Map tips: each color represents a different day. Click a marker to learn more about the spot, and click the star in the map header to save the entire map under Your Places in Google Maps.
Arrived at the Cusco airport early in the morning, got a taxi to take us to Pisaq (about an hour) and then our hostel in Ollantaytambo (another hour and 15 mins). Pisaq was great, walked around the ruins and terraces, then the town below for some food and shopping. Definitely worth a stop.
Once we got to Ollantaytambo we dropped off our bags and headed out to explore the ruins there, too. Similar terraces to Pisaq but definitely worth it as well.
- Machu Picchu
- Huayna Picchu
We caught the earliest train to Aguas Calientes, dropped our bags at the next hostel and got the bus up to Machu Picchu. Make sure to explore all over the grounds and view the ruins from every angle. The Sun Gate is where those hiking the Inca Trail will get their first glimpse of Machu Picchu – definitely worth the walk over for that view.
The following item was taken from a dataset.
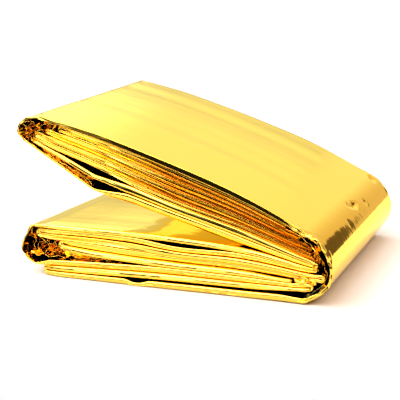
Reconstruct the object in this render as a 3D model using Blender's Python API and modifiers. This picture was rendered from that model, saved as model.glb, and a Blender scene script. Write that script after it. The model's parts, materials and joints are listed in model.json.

We chose to do the second group for Huayna Picchu – tough decision because you have to make it in advance but it is weather dependent. Worked out for us, and I would highly recommend doing it if you can get tickets. There are some sketchy parts with no railings, so make sure you’re comfortable with heights. If you can’t get tickets for Huayna Picchu, you should try to get tickets for Machu Picchu Mountain.
We spent all day there without a guide and stayed in Aguas Calientes. You can get a guide if you want (plenty available near the entrance), but we prefer to read up on stuff on our own and go at our own pace.
- Putucusi Mountain
Please note: I’ve read that the ladders have since been removed and it is no longer possible to summit Putucusi.
Woke up and hiked Putucusi, one of the mountains that overlooks Machu Picchu. Didn’t see another person the whole time, going up or coming down. The ladders to get to the top are awesome, and quite intimidating. I’m not super comfortable with heights, but had to do it. Great views from the top, sit on the rocks and have a snack.
Took a train back to Ollantaytambo in the afternoon, walked around the ruins again and stayed in Ollantaytambo again.
- Salineras de Maras
We hired a car for the day to take us to Salineras de Maras, Moray, and Saqsayhuaman on the way from Ollantaytambo to Cusco. Driving straight through would take less than 2 hours but all 3 are very unique and pretty much on the way. A fantastic way to spend a half day with lots of variety. Salineras is the salt mine/salt pans area that’s really neat.
Moray consists of ruins in a circular pattern. You can go down and walk around the circles.
Saqsayhuaman is an area where gigantic rocks were somehow put together like a puzzle to form a very long wall – no clue how that was accomplished.
Got to Cusco in early afternoon, plenty of time to walk around the city. Had an amazing meal at Inkazuela, highly recommend.
Was a waste, supposed to fly to Lima for a wedding but Star Peru ruined that one (long story). They’re cheap for a reason and their planes don’t fly in bad weather – I would recommend paying more and going with LAN because their 737s flew when the prop planes didn’t. We had to stay in Cusco, were lied to twice by Star Peru representatives at the airport and spent hours trying to figure out how to get to Lima the next day. Didn’t really do anything more in Cusco.
Last day, flew to Lima, met up with friends and went to their house and a ridiculously crowded beach. Hung out with them all day then flew home on a midnight flight.
I spent a lot of time researching how best to do all the stuff in the Sacred Valley, and really thought the route we took ended up great. No real wasted time and felt like we got to spend enough time at each place. I think 4 days in the Sacred Valley is perfect, but I also think hiking the Inca Trail and/or Choquequirao would have been awesome; we just didn’t have the vacation time from work. It was easy enough to find drivers through the hostels and airports, very affordable trip and lots to do. Great food too, quinoa soups and avocado everywhere. Wouldn’t recommend Star Peru though. We went in January and purchased train tickets to/from Machu Picchu in advance, and I think that’d be a good idea at any time of the year.